Mengamati dari lika-liku pengesahan RKUHP saat ini, menyiratkan bahwa ada kepentingan lain dibalik pengesahan RUU itu. Terbukti dengan masih banyaknya pihak didalamnya. Namun, pemerintah dan DPR seakan tak memerhatikan pengajuan keberatan dari beberapa elemen masyarakat. Mereka mempercepat pembahasan RKUHP dan segera membawa pada rapat paripurna. Padahal, jikalau kita meresapi lebih dalam. DPR dan pemerintah yang statusnya adalah wakil rakyat, mereka dipilih untuk menjalankan aspirasi rakyat. Artinya, ketika mereka membuat aturan, menurut demokrasi harus memperhatikan kepentingan rakyat. Namun pada kenyataannya ketika masih ada rakyat yang keberatan dengan aturan itu, justru tidak didengarkan.

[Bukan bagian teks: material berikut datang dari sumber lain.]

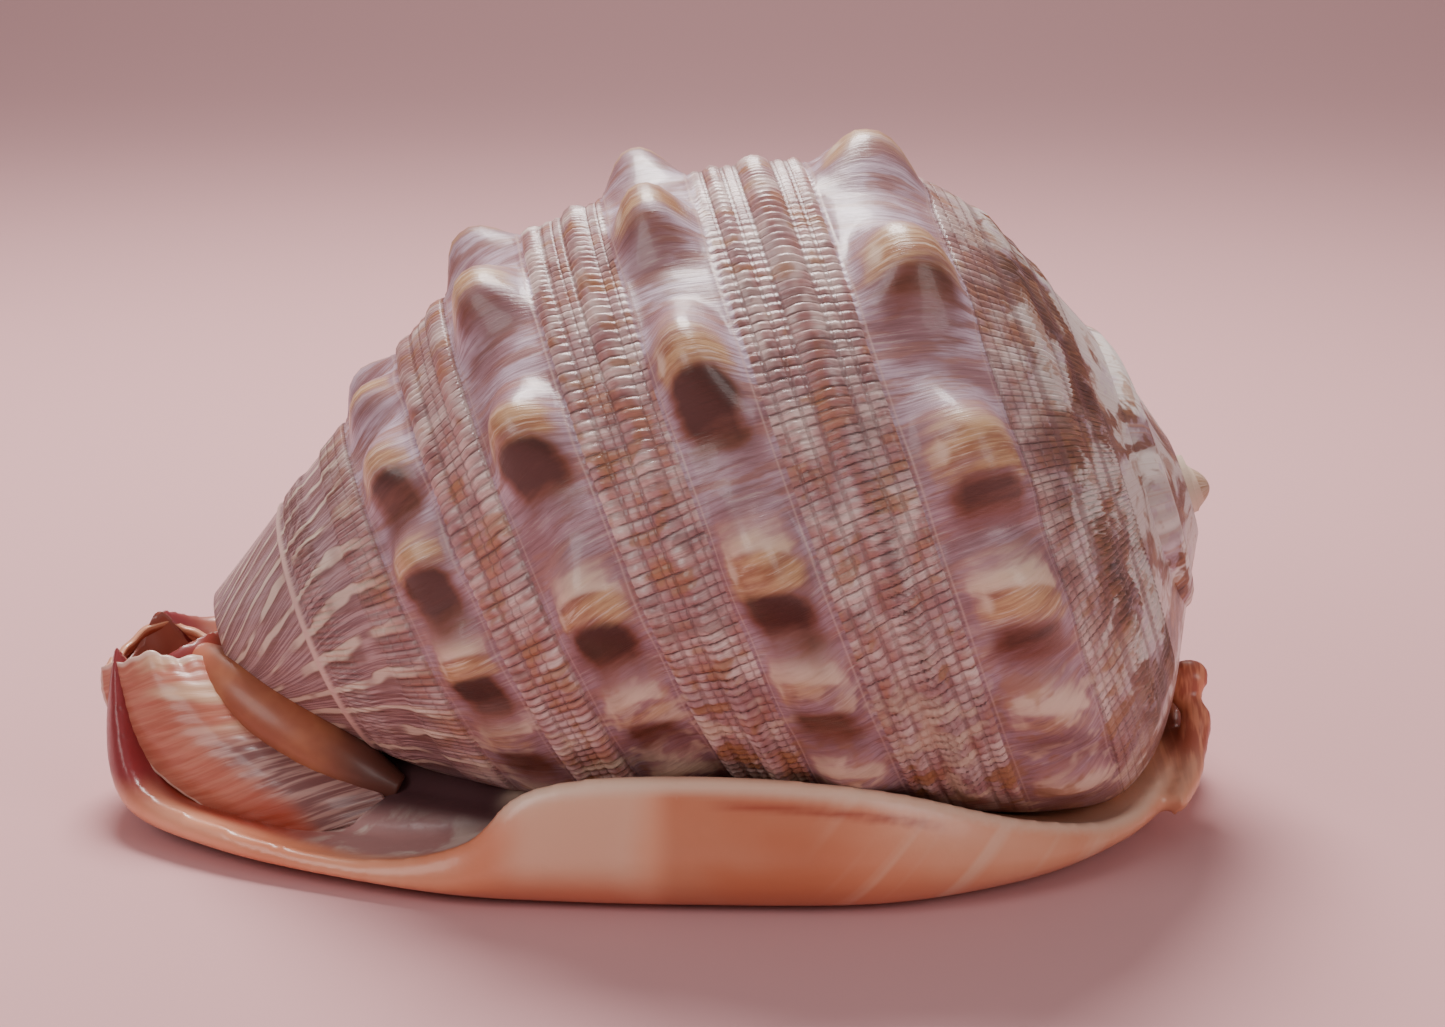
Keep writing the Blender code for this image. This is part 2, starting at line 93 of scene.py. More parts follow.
# %% Sections of the body whorl
WHORL_SECTIONS = np.array((
    (3.0, 8.5, 6.0, 8.0, 9.0),
    (8.0, 23.0, 15.0, 18.0, 22.0),
    (14.0, 35.5, 26.0, 31.0, 36.0),
    (20.0, 46.0, 33.0, 41.0, 46.0),
    (28.0, 53.5, 37.0, 47.5, 52.0),
    (38.0, 58.0, 36.0, 51.0, 55.0),
    (48.0, 60.5, 33.0, 52.5, 56.0),
    (60.0, 61.5, 29.0, 52.5, 55.0),
    (72.0, 61.0, 25.0, 50.5, 52.0),
    (84.0, 59.0, 20.0, 46.5, 48.0),
    (96.0, 53.0, 21.0, 41.5, 42.0),
    (108.0, 44.5, 17.0, 35.0, 35.0),
    (118.0, 38.0, 9.5, 27.5, 28.0),
    (128.0, 31.0, -1.5, 18.5, 20.0),
    (136.0, 25.5, -9.0, 9.5, 12.0),
))


def smooth_rows(table, place):
    """The table's other columns at each place on its first column, on a smooth curve."""
    place = np.atleast_1d(np.asarray(place, float))
    last = len(table) - 1
    index = np.clip(np.searchsorted(table[:, 0], place, side="right") - 1, 0, last - 1)
    before, start, end, after = (table[np.clip(index + step, 0, last)] for step in (-1, 0, 1, 2))
    gap = end[:, :1] - start[:, :1]
    share = (place[:, None] - start[:, :1]) / gap
    first = (end - before) / (end[:, :1] - before[:, :1]) * gap
    second = (after - start) / (after[:, :1] - start[:, :1]) * gap
    square, cube = share**2, share**3
    value = (2 * cube - 3 * square + 1) * start + (3 * square - 2 * cube) * end
    value += (cube - 2 * square + share) * first + (cube - square) * second
    return value[:, 1:]


def ease(share):
    """A smooth step from 0 to 1."""
    share = np.clip(share, 0.0, 1.0)
    return share * share * (3.0 - 2.0 * share)


# %% [markdown]
# As the tube winds on it grows, so a spiral line moves along the axis. Near the front end the rings
# stand square, and just before a turn is complete they swing back to where they began. That closes
# each ring, underneath, where the callus hides it.

# %% Points on the whorl
AXIAL_GROWTH = 1.36
RING_CLOSES_AT = 290.0
FRONT_SQUARES_UP = 0.9
FRONT_STARTS, FRONT_LENGTH = 104.0, 32.0
SOFT_FROM, LOWEST_BODY = 8.0, 1.5


def axial_scale(place, angle):
    """How far along the axis a spiral line has moved at an angle."""
    def open_turn(turn):
        growth = AXIAL_GROWTH ** ((turn - 180.0) / 360.0)
        return 1.0 + (growth - 1.0) * (1.0 - FRONT_SQUARES_UP * ease((place - FRONT_STARTS) / FRONT_LENGTH))

    start = open_turn(np.minimum(angle, RING_CLOSES_AT))
    share = ease((angle - RING_CLOSES_AT) / (360.0 - RING_CLOSES_AT))
    return start + (open_turn(0.0 * angle) - start) * share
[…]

Dalam prinsip demokrasi yang lain, mengedepankan kebebasan berpendapat dan berekspresi. Bahkan, kebebasan berpendapat dan berekspresi merupakan amanah UU Pasal 28 dan Pasal 28E ayat (3) UUD Negara Republik Indonesia Tahun 1945 yang menyatakan, “Setiap orang berhak atas kebebasan berserikat, berkumpul dan mengeluarkan pendapat”. Namun, pada praktiknya ternyata berbeda. Ada pasal dalam RKUHP yang dinilai dapat disalahgunakan untuk menggebuk pihak yang kontra terhadap pemerintah. Misalnya, pasal penghinaan presiden atau lembaga pemerintahan lainnya. Aturan yang disahkan bertolak belakang dengan prinsip demokrasi.

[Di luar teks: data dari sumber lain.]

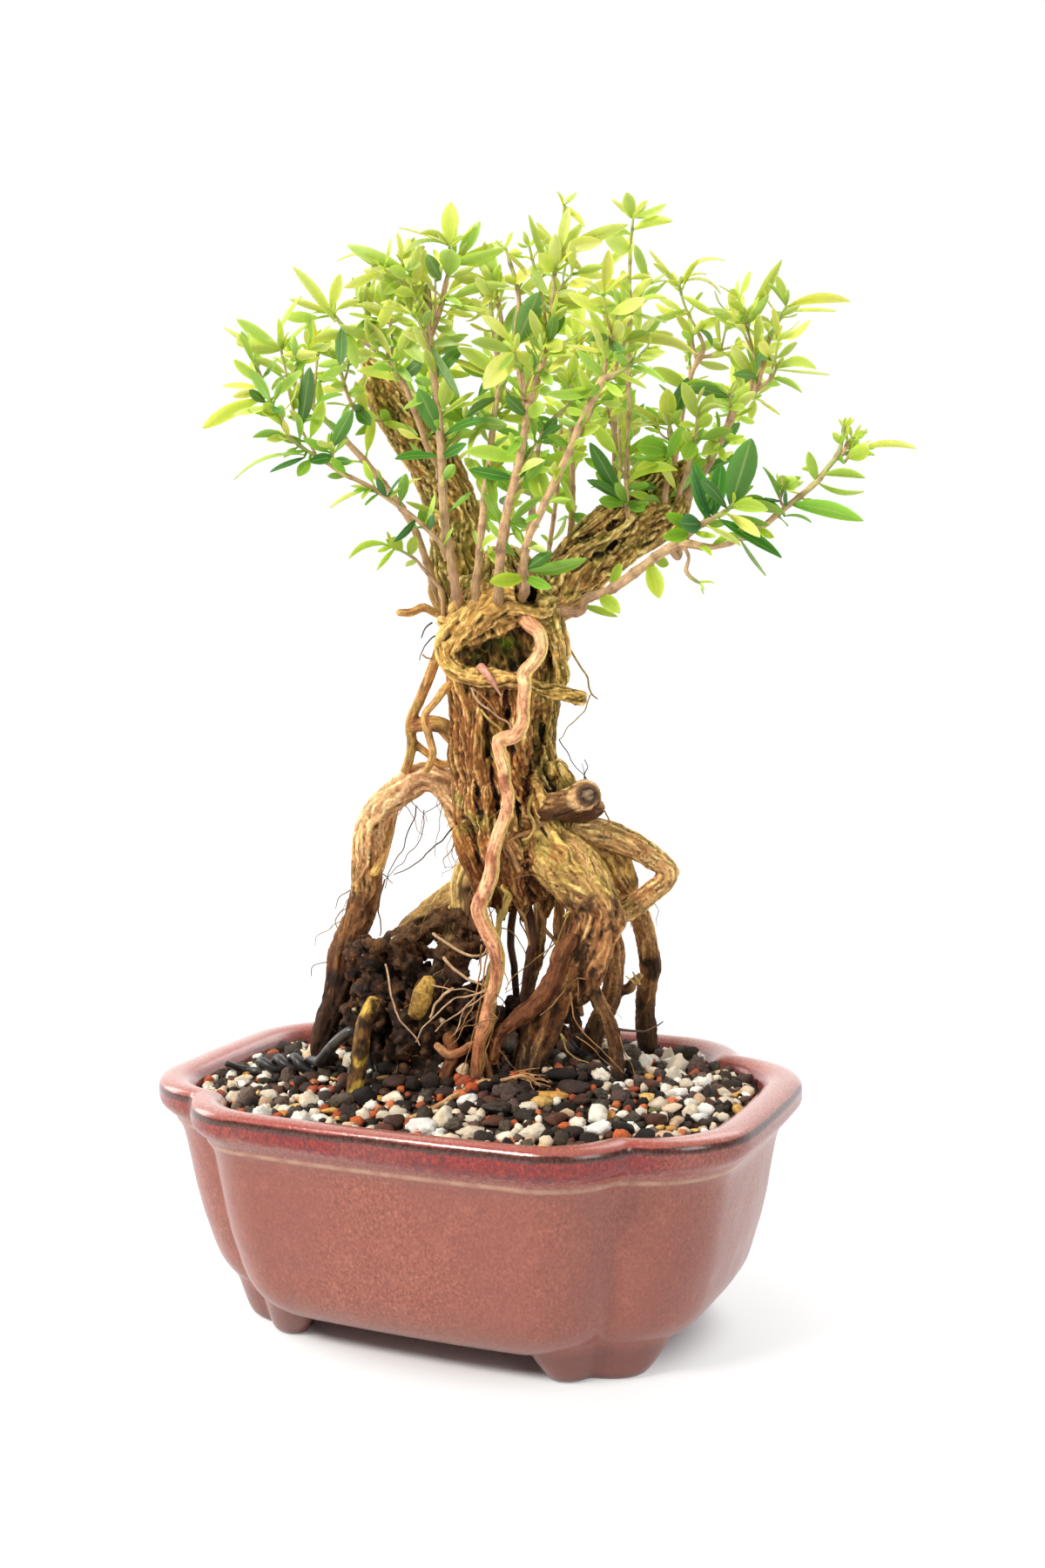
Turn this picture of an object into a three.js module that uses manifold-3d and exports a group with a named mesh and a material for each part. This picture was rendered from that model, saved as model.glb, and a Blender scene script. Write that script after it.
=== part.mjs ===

Peristiwa ini mengingatkan kita bahwa setiap produk buatan manusia memiliki keterbatasan. Akal sebagai alat pembuat aturan tak mampu mengakomodir kebutuhan setiap rakyat. Secara otomatis, jika kita hanya bersandar pada akal manusia maka akan melahirkan perbedaan pendapat. Ini membuktikan kelemahan demokrasi secara nyata.
Sistem politik demokrasi di atas asas liberalisme telah memberikan wewenang penuh pada manusia untuk membuat UU yang mengatur seluruh aspek kehidupan sesuai kehendak mereka. Karena itu, KUHP yang disahkan adalah produk akal manusia yang dilegalisasi oleh negara. Inilah yang sejatinya menjadi akar perdebatan yang sering terjadi setiap pemerintah akan mengesahkan sebuah aturan perundang-undangan. Karena itulah, RKUHP atau UU lainnya sangat mudah direvisi sesuai kehendak yang sedang berkuasa. Proses panjang yang dialami RKUHP mengindikasikan bahwa hukum yang dibuat manusia dapat dengan mudah diutak-aik sesuai kepentingan yang ingin diraih. Disinilah potensi penyalahgunaan kekuasaan itu terjadi. Sekalipun ada lembaga yang mengawasi, hal itu tidaklah menjamin UU yang dihasilkan bebas dari kepentingan kekuasaan.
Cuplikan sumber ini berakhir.